Friday, September 25, 2020

Vinegar Tank Car SBIX 1641

A food processing industry, Food Producers, a recently added Minneapolis & Northland Railroad Company (M&N) customer needs concentrated vinegar to add to food products to improve taste.  Since vinegar is an acid that is corrosive, a vinegar tank car constructed of wood was chosen rather than a metal tank that required an expensive lining.  To be able meet the new service need a resin Sunshine Models, Standard Brands, Inc. wood vinegar tank car, kit 60.3, was added to the roster.  The vinegar tank car kit was given to me by my good friend Steve Steele.  Steve purchased two identical complex kits at a flea market at a very reasonable price and after building one gifted me the other.

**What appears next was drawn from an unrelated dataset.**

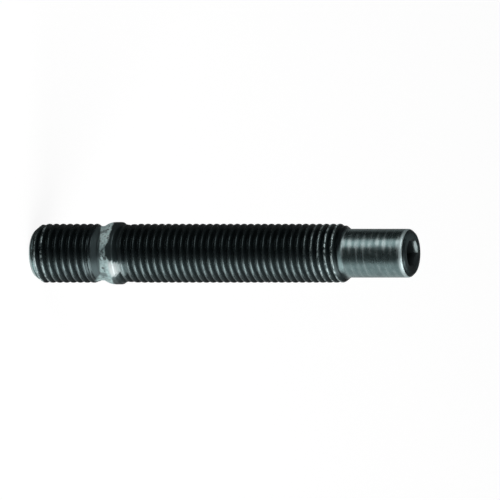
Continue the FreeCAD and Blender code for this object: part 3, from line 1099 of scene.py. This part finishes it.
def ring_material(name, stops):
    """A ring that is as light in a mirror as its stops say, where 1 is white.

    Each stop is an angle in degrees from the camera's side towards +X, and the light there. The first is at
    -180 and the last at 180.
    """
    material = bpy.data.materials.new(name)
    tree, surface = empty_material(material)
    coordinates = tree.nodes.new("ShaderNodeTexCoord").outputs["Object"]
    x, y, _ = add_node(tree, "ShaderNodeSeparateXYZ", coordinates).outputs
    turned = calc(tree, "ARCTAN2", x, calc(tree, "MULTIPLY", y, -1.0))
    share = calc(tree, "ADD", calc(tree, "DIVIDE", turned, TURN), 0.5)
    ramp = tree.nodes.new("ShaderNodeValToRGB")
    feed(tree, ramp, share)
    ramp.color_ramp.interpolation = "EASE"
    marks = ramp.color_ramp.elements
    for angle, light in stops[1:-1]:
        marks.new((angle + 180) / 360).color = (light, light, light, 1.0)
    for mark, (_, light) in ((marks[0], stops[0]), (marks[len(marks) - 1], stops[-1])):
        mark.color = (light, light, light, 1.0)
    glow = add_node(tree, "ShaderNodeEmission", ramp.outputs[0], 1.0)
    tree.links.new(glow.outputs[0], surface)
    return material


RING_HEIGHT = 0.3 * MM
# Each ring: its inner and outer radius in metres, and its stops.
RINGS = {
    "foot_ring": (0.004, 0.0078, [(-180, 0.03), (2, 0.03), (26, 0.8), (140, 0.8), (165, 0.1), (180, 0.03)]),
    "near_ring": (
        0.0078,
        0.125,
        [(-180, 0.1), (-150, 0.055), (24, 0.055), (54, 0.9), (92, 0.9), (122, 0.25), (180, 0.1)],
    ),
    "far_ring": (
        0.125,
        0.7,
        [
            (-180, 0.2),
            (-136, 0.2),
            (-118, 0.02),
            (-71, 0.02),
            (-58, 1.0),
            (-38, 1.0),
            (-23, 0.02),
            (36, 0.02),
            (64, 0.6),
            (140, 0.6),
            (180, 0.2),
        ],
    ),
}
for name, (inner, outer, stops) in RINGS.items():
    ring = ring_sheet(name, inner, outer, RING_HEIGHT)
    ring.data.materials.append(ring_material(name, stops))
    ring.visible_camera = ring.visible_diffuse = ring.visible_shadow = ring.visible_transmission = False
print("stage:", floor.name, list(RINGS))

# %% [markdown]
# The camera looks across the stud from a little above, turned a quarter so that the stud lies level in the
# picture. It has no perspective, so its scale is pixels for each metre, and its target follows from where the
# hub end's middle is to be seen. The light is soft: a large lamp to the camera's right, a weaker one on the
# other side, a weak one above, and a grey world that keeps the far side from going black.

# %% Camera
TILT = math.radians(22)
PIXELS_PER_METRE = 4930
PICTURE = 500
HUB_SEEN_AT = (37.6, 253.2)
RIGHT = Vector((0, math.sin(TILT), math.cos(TILT)))
UP = Vector((-1, 0, 0))
BACK = Vector((0, -math.cos(TILT), math.sin(TILT)))
target = (RIGHT * (PICTURE / 2 - HUB_SEEN_AT[0]) + UP * (HUB_SEEN_AT[1] - PICTURE / 2)) / PIXELS_PER_METRE

lens = bpy.data.cameras.new("camera")
lens.type = "ORTHO"
lens.ortho_scale = PICTURE / PIXELS_PER_METRE
lens.clip_start = 0.01
camera = bpy.data.objects.new("camera", lens)
turned = Matrix((RIGHT, UP, BACK)).transposed().to_4x4()
camera.matrix_world = Matrix.Translation(target + BACK * 0.6) @ turned
bpy.context.scene.collection.objects.link(camera)
bpy.context.scene.camera = camera
bpy.context.scene.view_settings.view_transform = "Standard"
print("camera at", [round(v, 4) for v in camera.matrix_world.translation])


# %% Lamps and world
def add_lamp(name, direction, distance, width, height, watts):
    """A soft lamp that looks at the stud's middle."""
    middle = Vector((0, 0, LENGTH / 2))
    light = bpy.data.lights.new(name, "AREA")
    light.shape = "RECTANGLE"
    light.size, light.size_y, light.energy = width, height, watts
    lamp = bpy.data.objects.new(name, light)
    lamp.visible_camera = False
    away = Vector(direction).normalized()
    turn = away.to_track_quat("Z", "Y").to_matrix().to_4x4()
    lamp.matrix_world = Matrix.Translation(middle + away * distance) @ turn
    bpy.context.scene.collection.objects.link(lamp)


add_lamp("side_lamp", (0.845, -0.42, 0.36), distance=0.6, width=0.56, height=1.1, watts=4.2)
add_lamp("front_lamp", (-0.70, -0.67, 0.24), distance=0.7, width=0.5, height=0.24, watts=1.35)
add_lamp("top_lamp", (0.36, 0.30, 0.88), distance=0.6, width=0.3, height=0.3, watts=0.3)
print("lamps:", {light.name: round(light.energy, 2) for light in bpy.data.lights})

world = bpy.data.worlds.new("grey_room")
bpy.context.scene.world = world
world.use_nodes = True
background = world.node_tree.nodes["Background"]
background.inputs["Color"].default_value = (0.09, 0.09, 0.09, 1)
background.inputs["Strength"].default_value = 1.0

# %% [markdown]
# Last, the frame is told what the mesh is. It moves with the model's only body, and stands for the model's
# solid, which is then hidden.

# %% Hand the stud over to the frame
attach(stud, "root")
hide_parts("stud")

The prototype Standard Brands, Inc. wood vinegar tank cars with reporting marks SBIX, series 1448 to 1646, AAR class TW, had an early horizontal wood tank, held together together by a series of rods under tension applied with cast clamps.  The tank rode on a set of saddles mounted on a welded fish belly underframe.  The wood tank was protected by end frames fabricated of “H” beams, channels and wood.  Two diagonal bands (“X” braces) ran from the end frame to the opposite bolster to protect against movement.  The Prototype Data Sheet (PDS) in the kit states most vinegar tank cars rode on planked cast side frame trucks.



Photo of SBIX  1617 on Sunshine Models PDS, Bob's Photo.
(Click on this or any photo to enlarge)



In addition to the above photo that can be purchased from Bob’s Photo, additional vinegar tank cars photos to aid in the build of the tank car are found in Prototype Data Sheet #60, “Fleischmann’s and Standard Brands’ Wood Horizontal Tank Vinegar  Car”, provided in the kit.  Photos are also available in Ted Culotta’s article discussing his construction of this kit in his “Essential Freight Cars” series in Railroad Model Craftsman (March 2005).


The first step in the build of the Sunshine Models resin vinegar tank car is the tank assembly.  A task that requires a resin cast rolled tank shell be glued at the bottom seam to the form tank (hollow tube) into which the ends are glued.  The tank ends require a large amount of material to be removed to fit inside the tank shell.  Therefore, you have to be very careful to keep the ends round when removing material.  Today I believe the tank would be cast as one piece making for easier car assembly.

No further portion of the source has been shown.